What is Big Bang Theory? 

  • In 1927, an astronomer named Georges Lemaître had a big idea. He said that a very long time ago, the universe started as just a single point. He said the universe stretched and expanded to get as big as it is now, and that it could keep on stretching.
  • Big Bang hypothesis states that all of the current and past matter in the Universe came into existence at the same time, roughly 13.8 billion years ago. At this time, all matter was compacted into a very small ball with infinite density and intense heat called a Singularity. Suddenly, the Singularity began expanding, and the universe as we know it began.
  • Although this type of universe was proposed by Russian mathematician Aleksandr Friedmann and Belgian astronomer Georges Lemaître in the 1920s, the modern version was developed by Russian-born American physicist George Gamow and colleagues in the 1940s. 
  • While this is not the only modern theory of how the Universe came into being – for example, there is the Steady State Theory or the Oscillating Universe Theory – it is the most widely accepted and popular. Not only does the model explain the origin of all known matter, the laws of physics, and the large scale structure of the Universe, it also accounts for the expansion of the Universe and a broad range of other phenomena.

Assumptions 

  • The big-bang model is based on two assumptions :
    • The first is that Albert Einstein’s general theory of relativity correctly describes the gravitational interaction of all matter.  
    • The second assumption, called the cosmological principle, states that an observer’s view of the universe depends neither on the direction in which he looks nor on his location.  
  • This principle applies only to the large-scale properties of the universe, but it does imply that the universe has no edge, so that the big-bang origin occurred not at a particular point in space but rather throughout space at the same time.  
  • These two assumptions make it possible to calculate the history of the cosmos after a certain epoch called the Planck time. Scientists have yet to determine what prevailed before Planck time. 

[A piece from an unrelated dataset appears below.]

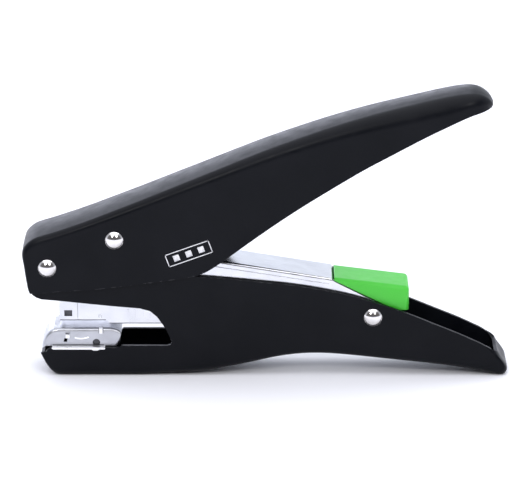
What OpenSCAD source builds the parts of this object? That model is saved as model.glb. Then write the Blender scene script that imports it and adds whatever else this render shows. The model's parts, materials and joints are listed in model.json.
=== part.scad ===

Details of the Big bang theory

  • According to the big-bang model, the universe expanded rapidly from a highly compressed primordial state, which resulted in a significant decrease in density and temperature. 
  •  Soon afterward, the dominance of matter over antimatter (as observed today) may have been established by processes that also predict proton decay.  
  • During this stage many types of elementary particles may have been present. After a few seconds, the universe cooled enough to allow the formation of certain nuclei.  
  • The theory predicts that definite amounts of hydrogenhelium, and lithium were produced.  
  • Their abundances agree with what is observed today.  
  • About one million years later the universe was sufficiently cool for atoms to form. The radiation that also filled the universe was then free to travel through space.  
  • This remnant of the early universe is the cosmic microwave background radiation—the “three degrees” (actually 2.728 K) background radiation—discovered in 1965 by American physicists Arno A. Penzias and Robert W. Wilson. 
  • In addition to accounting for the presence of ordinary matter and radiation, the model predicts that the present universe should also be filled with neutrinos, fundamental particles with no mass or electric charge. 
  •  The possibility exists that other relics from the early universe may eventually be discovered. 

About Steady State Theory 

  • The steady-state theory, in cosmology, a view that the universe is always expanding but maintaining a constant average density, with matter being continuously created to form new stars and galaxies at the same rate that old ones become unobservable as a consequence of their increasing distance and velocity of recession. 
  •  A steady-state universe has no beginning or end in time, and from any point within it the view on the grand scale—i.e., the average density and arrangement of galaxies—is the same. Galaxies of all possible ages are intermingled. 
  • The theory was first put forward in 1948 by British scientists Sir Hermann BondiThomas Gold, and Sir Fred Hoyle. 
  •  It was further developed by Hoyle to deal with problems that had arisen in connection with the alternative big-bang hypothesis.  
  • Observations since the 1950s (most notably, those of the cosmic microwave background, which was predicted by the big-bang model) have produced much evidence contradictory to the steady-state picture and have led scientists to overwhelmingly support the big-bang model. 

Georges Lemaître 

  • Georges Lemaître,  Belgian astronomer and cosmologist who formulated the modern big-bang theory, which holds that the universe began in a cataclysmic explosion of a small, primeval “super-atom.” 
  • It was because Lemaître was the originator of the Big Bang theory of the universe’s origin and derived an important law that cosmologists still use to understand the motion of galaxies away from each other. 
  • In 1927, the year he became a professor of astrophysics at the Catholic University of Leuven (Louvain), he proposed his big-bang theory, which explained the recession of the galaxies within the framework of Albert Einstein’s theory of general relativity.  
  • Although expanding models of the universe had been considered earlier, notably by the Dutch astronomer Willem de Sitter, Lemaître’s theory, as modified by George Gamow, has become the leading theory of cosmology. 
  • Lemaître also did research on cosmic rays and on the three-body problem, which concerns the mathematical description of the motion of three mutually attracting bodies in space.  
  • First, Lemaître discusses the arguments by which the Big Bang theory replaced steady state theory, under which Fred Hoyle and others claimed that the universe was static, that the galaxies that were there had always just been there. 
  • His works include Discussion sur l’évolution de l’univers (1933; “Discussion on the Evolution of the Universe”) and L’Hypothèse de l’atome primitif (1946; The Primeval Atom: An Essay on Cosmogony).